- WRITTEN EXERCISE
Select, from the data, each line where "pose" occurs.

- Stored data
— start —

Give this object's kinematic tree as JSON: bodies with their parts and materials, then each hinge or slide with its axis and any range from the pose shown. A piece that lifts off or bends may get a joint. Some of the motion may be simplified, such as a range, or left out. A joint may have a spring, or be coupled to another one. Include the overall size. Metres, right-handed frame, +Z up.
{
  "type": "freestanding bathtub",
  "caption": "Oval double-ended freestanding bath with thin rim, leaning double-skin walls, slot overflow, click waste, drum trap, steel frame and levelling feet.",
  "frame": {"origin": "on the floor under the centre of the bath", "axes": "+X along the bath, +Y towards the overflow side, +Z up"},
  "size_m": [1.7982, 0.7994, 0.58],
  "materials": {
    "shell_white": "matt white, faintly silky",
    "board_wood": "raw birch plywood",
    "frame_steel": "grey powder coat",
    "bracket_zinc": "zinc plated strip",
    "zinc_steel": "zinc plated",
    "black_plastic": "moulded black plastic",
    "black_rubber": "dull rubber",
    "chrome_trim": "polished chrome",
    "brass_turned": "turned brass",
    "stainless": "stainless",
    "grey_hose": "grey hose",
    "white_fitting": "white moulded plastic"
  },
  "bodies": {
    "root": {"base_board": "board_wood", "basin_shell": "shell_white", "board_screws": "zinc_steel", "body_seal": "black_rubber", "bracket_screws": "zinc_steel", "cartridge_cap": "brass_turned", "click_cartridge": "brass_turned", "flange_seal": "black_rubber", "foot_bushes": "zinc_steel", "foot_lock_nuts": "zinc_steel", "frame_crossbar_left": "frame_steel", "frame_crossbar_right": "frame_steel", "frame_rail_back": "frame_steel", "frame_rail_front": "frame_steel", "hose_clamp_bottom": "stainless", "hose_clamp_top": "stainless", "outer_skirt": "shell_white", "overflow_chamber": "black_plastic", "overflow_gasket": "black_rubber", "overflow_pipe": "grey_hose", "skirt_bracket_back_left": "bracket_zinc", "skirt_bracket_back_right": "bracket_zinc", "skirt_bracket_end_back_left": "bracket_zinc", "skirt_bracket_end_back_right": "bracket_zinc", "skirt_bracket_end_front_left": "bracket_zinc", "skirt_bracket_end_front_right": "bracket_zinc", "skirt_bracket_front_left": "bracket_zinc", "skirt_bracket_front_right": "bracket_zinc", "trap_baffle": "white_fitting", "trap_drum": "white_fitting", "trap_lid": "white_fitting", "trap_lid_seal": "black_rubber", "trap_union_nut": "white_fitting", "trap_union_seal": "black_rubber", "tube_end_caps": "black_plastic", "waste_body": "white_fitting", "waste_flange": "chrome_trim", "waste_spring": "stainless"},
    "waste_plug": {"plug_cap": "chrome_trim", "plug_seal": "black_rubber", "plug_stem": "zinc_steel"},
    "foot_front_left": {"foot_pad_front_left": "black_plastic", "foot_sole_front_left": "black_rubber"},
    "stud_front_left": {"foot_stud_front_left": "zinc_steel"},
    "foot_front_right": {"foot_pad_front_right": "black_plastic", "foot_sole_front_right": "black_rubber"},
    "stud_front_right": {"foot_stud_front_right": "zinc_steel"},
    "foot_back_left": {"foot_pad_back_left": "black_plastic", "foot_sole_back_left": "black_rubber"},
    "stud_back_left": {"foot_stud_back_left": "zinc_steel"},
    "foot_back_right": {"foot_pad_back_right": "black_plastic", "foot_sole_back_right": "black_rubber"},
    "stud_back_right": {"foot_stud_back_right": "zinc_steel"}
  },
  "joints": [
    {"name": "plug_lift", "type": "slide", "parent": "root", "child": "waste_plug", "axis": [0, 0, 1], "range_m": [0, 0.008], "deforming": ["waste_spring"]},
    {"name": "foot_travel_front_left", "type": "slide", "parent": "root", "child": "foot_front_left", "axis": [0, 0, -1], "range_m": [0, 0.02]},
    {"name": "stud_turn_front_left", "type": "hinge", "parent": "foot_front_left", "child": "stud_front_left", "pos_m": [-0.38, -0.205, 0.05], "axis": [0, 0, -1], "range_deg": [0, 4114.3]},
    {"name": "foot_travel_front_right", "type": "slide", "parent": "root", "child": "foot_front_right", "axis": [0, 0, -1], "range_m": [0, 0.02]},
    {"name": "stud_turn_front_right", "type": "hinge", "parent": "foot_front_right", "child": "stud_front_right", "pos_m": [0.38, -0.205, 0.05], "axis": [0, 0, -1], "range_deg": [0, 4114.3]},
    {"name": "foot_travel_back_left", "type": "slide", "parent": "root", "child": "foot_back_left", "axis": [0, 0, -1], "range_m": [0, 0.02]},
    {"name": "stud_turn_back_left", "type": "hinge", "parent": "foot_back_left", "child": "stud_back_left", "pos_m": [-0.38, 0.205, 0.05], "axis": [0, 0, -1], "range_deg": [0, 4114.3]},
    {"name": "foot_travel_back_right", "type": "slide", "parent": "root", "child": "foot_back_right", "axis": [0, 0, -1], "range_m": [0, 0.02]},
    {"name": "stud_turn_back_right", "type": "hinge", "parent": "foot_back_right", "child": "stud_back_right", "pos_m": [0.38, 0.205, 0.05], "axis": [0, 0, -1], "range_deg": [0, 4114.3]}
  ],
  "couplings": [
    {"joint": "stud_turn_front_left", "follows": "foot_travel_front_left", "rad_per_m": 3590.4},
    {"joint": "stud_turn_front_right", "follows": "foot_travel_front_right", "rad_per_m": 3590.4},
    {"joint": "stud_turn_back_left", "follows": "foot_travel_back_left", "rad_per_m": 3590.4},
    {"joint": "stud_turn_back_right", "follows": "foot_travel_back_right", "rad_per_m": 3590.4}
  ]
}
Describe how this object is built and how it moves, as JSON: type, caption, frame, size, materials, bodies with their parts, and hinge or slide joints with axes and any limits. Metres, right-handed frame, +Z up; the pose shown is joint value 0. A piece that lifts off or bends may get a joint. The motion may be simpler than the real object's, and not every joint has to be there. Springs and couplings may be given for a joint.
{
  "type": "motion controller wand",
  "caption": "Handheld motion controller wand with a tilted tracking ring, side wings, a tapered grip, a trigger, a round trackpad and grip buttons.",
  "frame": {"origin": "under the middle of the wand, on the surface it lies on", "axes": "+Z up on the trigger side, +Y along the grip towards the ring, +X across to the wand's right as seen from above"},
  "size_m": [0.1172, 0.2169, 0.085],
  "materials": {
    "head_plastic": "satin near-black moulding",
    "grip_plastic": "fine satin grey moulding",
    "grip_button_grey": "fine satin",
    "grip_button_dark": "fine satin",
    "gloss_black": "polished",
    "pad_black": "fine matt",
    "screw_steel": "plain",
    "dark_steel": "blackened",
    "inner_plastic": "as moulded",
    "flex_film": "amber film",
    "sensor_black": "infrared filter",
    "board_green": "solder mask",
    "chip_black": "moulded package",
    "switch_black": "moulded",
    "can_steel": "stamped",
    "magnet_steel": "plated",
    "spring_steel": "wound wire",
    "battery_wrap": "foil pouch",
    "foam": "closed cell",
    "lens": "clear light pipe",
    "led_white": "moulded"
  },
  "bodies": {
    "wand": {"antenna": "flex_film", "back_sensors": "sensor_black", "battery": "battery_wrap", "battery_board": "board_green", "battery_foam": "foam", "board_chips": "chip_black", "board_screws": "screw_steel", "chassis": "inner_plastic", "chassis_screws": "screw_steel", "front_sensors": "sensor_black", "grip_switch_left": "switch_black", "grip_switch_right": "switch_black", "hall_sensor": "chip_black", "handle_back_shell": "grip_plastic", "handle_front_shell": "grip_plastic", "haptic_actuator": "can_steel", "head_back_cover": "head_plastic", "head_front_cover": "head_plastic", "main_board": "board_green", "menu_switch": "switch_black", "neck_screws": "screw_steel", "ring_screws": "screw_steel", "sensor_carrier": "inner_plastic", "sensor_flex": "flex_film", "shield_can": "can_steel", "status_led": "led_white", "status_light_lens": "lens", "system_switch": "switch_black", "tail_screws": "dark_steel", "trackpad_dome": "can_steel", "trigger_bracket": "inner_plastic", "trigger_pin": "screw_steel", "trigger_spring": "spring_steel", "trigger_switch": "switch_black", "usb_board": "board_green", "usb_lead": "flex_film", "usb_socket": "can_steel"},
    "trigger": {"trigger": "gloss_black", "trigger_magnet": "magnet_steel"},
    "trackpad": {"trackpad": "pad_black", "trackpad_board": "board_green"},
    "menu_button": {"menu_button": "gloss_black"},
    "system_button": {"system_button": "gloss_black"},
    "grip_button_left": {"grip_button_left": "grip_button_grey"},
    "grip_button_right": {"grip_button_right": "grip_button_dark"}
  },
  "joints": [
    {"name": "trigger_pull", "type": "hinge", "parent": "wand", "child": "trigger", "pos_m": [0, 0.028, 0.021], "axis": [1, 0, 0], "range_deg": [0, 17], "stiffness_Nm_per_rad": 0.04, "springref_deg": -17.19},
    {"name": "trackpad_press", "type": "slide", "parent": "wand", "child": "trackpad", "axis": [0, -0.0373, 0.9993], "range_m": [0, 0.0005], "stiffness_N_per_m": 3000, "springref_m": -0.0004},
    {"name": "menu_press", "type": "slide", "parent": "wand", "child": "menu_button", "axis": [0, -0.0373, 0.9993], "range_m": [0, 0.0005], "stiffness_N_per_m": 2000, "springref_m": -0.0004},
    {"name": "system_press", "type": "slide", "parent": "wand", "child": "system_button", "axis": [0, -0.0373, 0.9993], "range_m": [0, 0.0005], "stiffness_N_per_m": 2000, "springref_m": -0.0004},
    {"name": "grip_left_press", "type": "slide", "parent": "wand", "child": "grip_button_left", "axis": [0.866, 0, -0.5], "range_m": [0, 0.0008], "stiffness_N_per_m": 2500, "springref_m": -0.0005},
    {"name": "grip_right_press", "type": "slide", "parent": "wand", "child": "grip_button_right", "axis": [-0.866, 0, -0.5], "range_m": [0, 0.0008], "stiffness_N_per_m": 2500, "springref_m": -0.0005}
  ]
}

— end —

- WORKED ANSWER
Give this object's kinematic tree as JSON: bodies with their parts and materials, then each hinge or slide with its axis and any range from the pose shown. A piece that lifts off or bends may get a joint. Some of the motion may be simplified, such as a range, or left out. A joint may have a spring, or be coupled to another one. Include the overall size. Metres, right-handed frame, +Z up.
Describe how this object is built and how it moves, as JSON: type, caption, frame, size, materials, bodies with their parts, and hinge or slide joints with axes and any limits. Metres, right-handed frame, +Z up; the pose shown is joint value 0. A piece that lifts off or bends may get a joint. The motion may be simpler than the real object's, and not every joint has to be there. Springs and couplings may be given for a joint.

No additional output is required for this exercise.